The New York Mets, plagued by debt, injuries at every position, a stadium large enough to hold all of the Yankees’ money but also to keep all possible Mets home run balls in play, and a lethargic set of owners, have decided to acquire the entire Stuyvesant Hitmen baseball team as part of their revamped farm system.
The move is already being hailed by many baseball analysts as the Mets’ best acquisition in team history. “Since 1962, the Mets have always provided baseball’s mediocre players with exuberant contracts. Signing the Hitmen is a huge step away from tradition, as it will provide an affordable influx of talent and more importantly, a well of healthy starters that the Mets can access as replacements for their injured players,” baseball analyst Peter Gammons said.
After 2011 National League batting champion Jose Reyes took his talents to South Beach, further shrinking the already miniscule Mets’ depth chart, the team had to make quite a few call-ups. As a result, the average age of the players in its 2012 starting lineup will be 18.4 years, eleven years younger than the league average. Despite the potential of its new members, the Mets are having trouble -marketing players whose identities befuddle even the most devoted fan.
“Every day, the Citi Field security staff mistakes me for one of our ball boys or a member of the Pepsi T-shirt crew,” said outfielder Charlie Kramer, who will be filling in the vacant centerfield position this spring.
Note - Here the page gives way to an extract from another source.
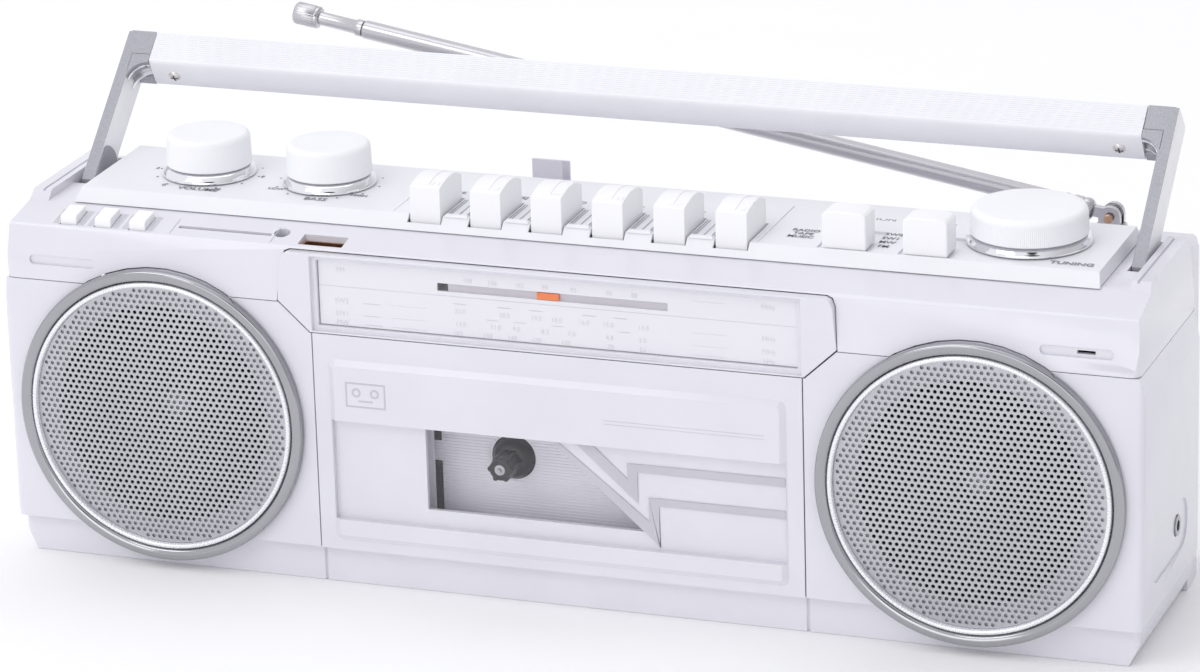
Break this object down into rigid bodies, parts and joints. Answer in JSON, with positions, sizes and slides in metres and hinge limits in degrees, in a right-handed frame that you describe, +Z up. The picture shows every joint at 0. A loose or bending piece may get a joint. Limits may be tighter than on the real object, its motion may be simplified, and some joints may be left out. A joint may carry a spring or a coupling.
{
  "type": "cassette player",
  "caption": "Portable radio cassette recorder with front cassette door, tuning dial, round speakers, piano keys, knobs, folding handle and telescopic antenna.",
  "frame": {"origin": "middle of the cabinet's width and depth, on the underside of the base", "axes": "+X to the right seen from the front, +Y to the back, +Z up; the front faces -Y"},
  "size_m": [0.388, 0.1076, 0.169],
  "materials": {
    "white_plastic": "glossy white, very slightly lavender",
    "panel_plastic": "satin light grey",
    "silver_paint": "fine-grained silver",
    "bright_metal": "mirror bright",
    "satin_tube": "satin, polished along the tube",
    "perforated_metal": "satin silver, closely perforated",
    "steel": "plain plated sheet",
    "copper_alloy": "satin copper colour",
    "clear_plastic": "clear, polished",
    "orange_plastic": "bright orange",
    "black_plastic": "matt black",
    "rubber": "matt black",
    "speaker_paper": "black paper cone, matt",
    "circuit_laminate": "green solder mask"
  },
  "bodies": {
    "cabinet": {"base_plinth": "white_plastic", "lower_shell": "white_plastic", "upper_shell": "white_plastic", "rear_shell": "white_plastic", "ac_inlet": "black_plastic", "control_panel": "panel_plastic", "volume_bezel": "bright_metal", "bass_bezel": "bright_metal", "tuning_bezel": "bright_metal", "key_axle": "steel", "usb_port": "copper_alloy", "status_lamp": "clear_plastic", "dial_frame": "white_plastic", "dial_lens": "clear_plastic", "dial_plate": "white_plastic", "speaker_ring_left": "bright_metal", "speaker_ring_right": "bright_metal", "speaker_grille_left": "perforated_metal", "speaker_grille_right": "perforated_metal", "speaker_driver_left": "speaker_paper", "speaker_driver_right": "speaker_paper", "cassette_well": "panel_plastic", "tape_chassis": "steel", "drive_motor": "steel", "drive_belt": "rubber", "circuit_board": "circuit_laminate", "power_transformer": "steel", "headphone_jack": "steel"},
    "battery_cover": {"battery_cover": "white_plastic"},
    "cassette_door": {"cassette_door": "white_plastic", "door_lens": "clear_plastic"},
    "volume_knob": {"volume_knob": "white_plastic"},
    "bass_knob": {"bass_knob": "white_plastic"},
    "tuning_knob": {"tuning_knob": "white_plastic"},
    "dial_pointer": {"dial_pointer": "orange_plastic"},
    "pause_key": {"pause_key": "white_plastic"},
    "stop_key": {"stop_key": "white_plastic"},
    "forward_key": {"forward_key": "white_plastic"},
    "rewind_key": {"rewind_key": "white_plastic"},
    "play_key": {"play_key": "white_plastic"},
    "record_key": {"record_key": "white_plastic"},
    "mode_button": {"mode_button": "white_plastic"},
    "previous_button": {"previous_button": "white_plastic"},
    "next_button": {"next_button": "white_plastic"},
    "function_switch": {"function_switch": "white_plastic"},
    "band_switch": {"band_switch": "white_plastic"},
    "head_bridge": {"head_bridge": "steel"},
    "pinch_roller": {"pinch_roller": "rubber"},
    "supply_spindle": {"supply_spindle": "black_plastic"},
    "takeup_spindle": {"takeup_spindle": "black_plastic"},
    "capstan_flywheel": {"capstan_flywheel": "steel"},
    "motor_pulley": {"motor_pulley": "copper_alloy"},
    "handle": {"handle_grip": "white_plastic", "handle_arm_left": "silver_paint", "handle_arm_right": "silver_paint", "handle_screw_left": "steel", "handle_screw_right": "steel"},
    "antenna_swivel": {"antenna_swivel": "satin_tube"},
    "antenna_mast": {"antenna_mast": "satin_tube"},
    "antenna_rod": {"antenna_rod": "bright_metal"}
  },
  "joints": [
    {"name": "battery_cover_release", "type": "slide", "parent": "cabinet", "child": "battery_cover", "axis": [0, 1, 0], "range_m": [0, 0.04]},
    {"name": "door_hinge", "type": "hinge", "parent": "cabinet", "child": "cassette_door", "pos_m": [0, -0.0505, 0.0139], "axis": [1, 0, 0], "range_deg": [0, 35]},
    {"name": "volume_turn", "type": "hinge", "parent": "cabinet", "child": "volume_knob", "pos_m": [-0.138, -0.005, 0.13], "axis": [0, 0, 1], "range_deg": [-150, 150]},
    {"name": "bass_turn", "type": "hinge", "parent": "cabinet", "child": "bass_knob", "pos_m": [-0.0948, -0.005, 0.13], "axis": [0, 0, 1], "range_deg": [-150, 150]},
    {"name": "tuning_turn", "type": "hinge", "parent": "cabinet", "child": "tuning_knob", "pos_m": [0.1444, -0.005, 0.13], "axis": [0, 0, 1], "range_deg": [-171.5, 162]},
    {"name": "pointer_travel", "type": "slide", "parent": "cabinet", "child": "dial_pointer", "axis": [1, 0, 0], "range_m": [-0.034, 0.036]},
    {"name": "pause_press", "type": "hinge", "parent": "cabinet", "child": "pause_key", "pos_m": [-0.0511, 0.012, 0.1172], "axis": [1, 0, 0], "range_deg": [0, 5], "stiffness_Nm_per_rad": 0.3, "springref_deg": -3.44},
    {"name": "stop_press", "type": "hinge", "parent": "cabinet", "child": "stop_key", "pos_m": [-0.0302, 0.012, 0.1172], "axis": [1, 0, 0], "range_deg": [0, 5], "stiffness_Nm_per_rad": 0.3, "springref_deg": -3.44},
    {"name": "forward_press", "type": "hinge", "parent": "cabinet", "child": "forward_key", "pos_m": [-0.0093, 0.012, 0.1172], "axis": [1, 0, 0], "range_deg": [0, 5], "stiffness_Nm_per_rad": 0.3, "springref_deg": -3.44},
    {"name": "rewind_press", "type": "hinge", "parent": "cabinet", "child": "rewind_key", "pos_m": [0.0116, 0.012, 0.1172], "axis": [1, 0, 0], "range_deg": [0, 5], "stiffness_Nm_per_rad": 0.3, "springref_deg": -3.44},
    {"name": "play_press", "type": "hinge", "parent": "cabinet", "child": "play_key", "pos_m": [0.0325, 0.012, 0.1172], "axis": [1, 0, 0], "range_deg": [0, 5], "stiffness_Nm_per_rad": 0.3, "springref_deg": -3.44},
    {"name": "record_press", "type": "hinge", "parent": "cabinet", "child": "record_key", "pos_m": [0.0534, 0.012, 0.1172], "axis": [1, 0, 0], "range_deg": [0, 5], "stiffness_Nm_per_rad": 0.3, "springref_deg": -3.44},
    {"name": "mode_press", "type": "slide", "parent": "cabinet", "child": "mode_button", "axis": [0, 0, -1], "range_m": [0, 0.0015], "stiffness_N_per_m": 400, "springref_m": -0.0005},
    {"name": "previous_press", "type": "slide", "parent": "cabinet", "child": "previous_button", "axis": [0, 0, -1], "range_m": [0, 0.0015], "stiffness_N_per_m": 400, "springref_m": -0.0005},
    {"name": "next_press", "type": "slide", "parent": "cabinet", "child": "next_button", "axis": [0, 0, -1], "range_m": [0, 0.0015], "stiffness_N_per_m": 400, "springref_m": -0.0005},
    {"name": "function_slide", "type": "slide", "parent": "cabinet", "child": "function_switch", "axis": [0, 1, 0], "range_m": [0, 0.008]},
    {"name": "band_slide", "type": "slide", "parent": "cabinet", "child": "band_switch", "axis": [0, 1, 0], "range_m": [0, 0.008]},
    {"name": "head_travel", "type": "slide", "parent": "cabinet", "child": "head_bridge", "axis": [0, 0, -1], "range_m": [0, 0.0046]},
    {"name": "pinch_roller_spin", "type": "hinge", "parent": "head_bridge", "child": "pinch_roller", "pos_m": [0.0285, -0.042, 0.0828], "axis": [0, 1, 0], "continuous": true},
    {"name": "supply_spin", "type": "hinge", "parent": "cabinet", "child": "supply_spindle", "pos_m": [-0.02125, -0.035, 0.0443], "axis": [0, 1, 0], "continuous": true},
    {"name": "takeup_spin", "type": "hinge", "parent": "cabinet", "child": "takeup_spindle", "pos_m": [0.02125, -0.035, 0.0443], "axis": [0, 1, 0], "continuous": true},
    {"name": "capstan_spin", "type": "hinge", "parent": "cabinet", "child": "capstan_flywheel", "pos_m": [0.0285, -0.03, 0.0715], "axis": [0, 1, 0], "continuous": true},
    {"name": "motor_spin", "type": "hinge", "parent": "cabinet", "child": "motor_pulley", "pos_m": [-0.038, -0.022, 0.034], "axis": [0, 1, 0], "continuous": true},
    {"name": "handle_swing", "type": "hinge", "parent": "cabinet", "child": "handle", "pos_m": [0, 0, 0.118], "axis": [1, 0, 0], "range_deg": [0, 68]},
    {"name": "antenna_turn", "type": "hinge", "parent": "cabinet", "child": "antenna_swivel", "pos_m": [0.1577, 0.046, 0.1168], "axis": [0, 0, 1], "range_deg": [-180, 0]},
    {"name": "antenna_tilt", "type": "hinge", "parent": "antenna_swivel", "child": "antenna_mast", "pos_m": [0.1577, 0.046, 0.1168], "axis": [0, 1, 0], "range_deg": [-9, 80]},
    {"name": "antenna_extend", "type": "slide", "parent": "antenna_mast", "child": "antenna_rod", "axis": [-0.9857, 0, 0.1685], "range_m": [0, 0.24]}
  ],
  "couplings": [
    {"joint": "pointer_travel", "follows": "tuning_turn", "m_per_rad": -0.012},
    {"joint": "head_travel", "follows": "play_press", "m_per_rad": 0.0515},
    {"joint": "motor_spin", "follows": "capstan_spin", "ratio": 5.25}
  ]
}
Mets General Manager Sandy Alderson, who had to steal his son’s Razor scooter to travel down to Port St. Lucie, Florida, for Spring Training this year after the Mets informed him that they couldn’t afford a plane ticket, was more interested in using the Hitmen in another way. “Yes, we have had our share of injuries, including Ike Davis’s recent bout with valley fever, and just the other day, Johan Santana threw out his back getting into his car and Jason Bay was diagnosed with a concussion after walking into a really clean glass door,” he said. “However, looking past their potential effect on the field, when I made the deal, it was with the intention that these Stuy geniuses could actually help our team with its finances.”
The deal has already generated a lot of enthusiasm among the Hitmen and their 27 fans. “After making the PSAL playoffs for 15 consecutive seasons, maybe we can teach the Mets a thing or two about what it takes to be successful—or at least how not to choke in September,” Hitmen coach John Carlesi said.
When asked about their reactions to the news, sophomore Kevin Li, along with the entire Stuyvesant student body, simultaneously said, “Wait, we have a baseball team?”
According to multiple sources in the Mets organization, the Hitmen will keep their home field at Pier 40. The organization believes that in having to dodge flying lacrosse balls, oversized rugby players, and agile soccer players while running to catch fly balls, the Hitmen outfielders will be more prepared to dodge the food items that will be cascading down from the stands at Citi Field throughout Mets’ 2012 season.
New Mets shortstop Kyle Yee said, “We’re looking forward to teaching these players a thing or two about baseball. However, I don’t think we have a shot with Jason Bay. Not only is he a Met, but also he is Canadian.”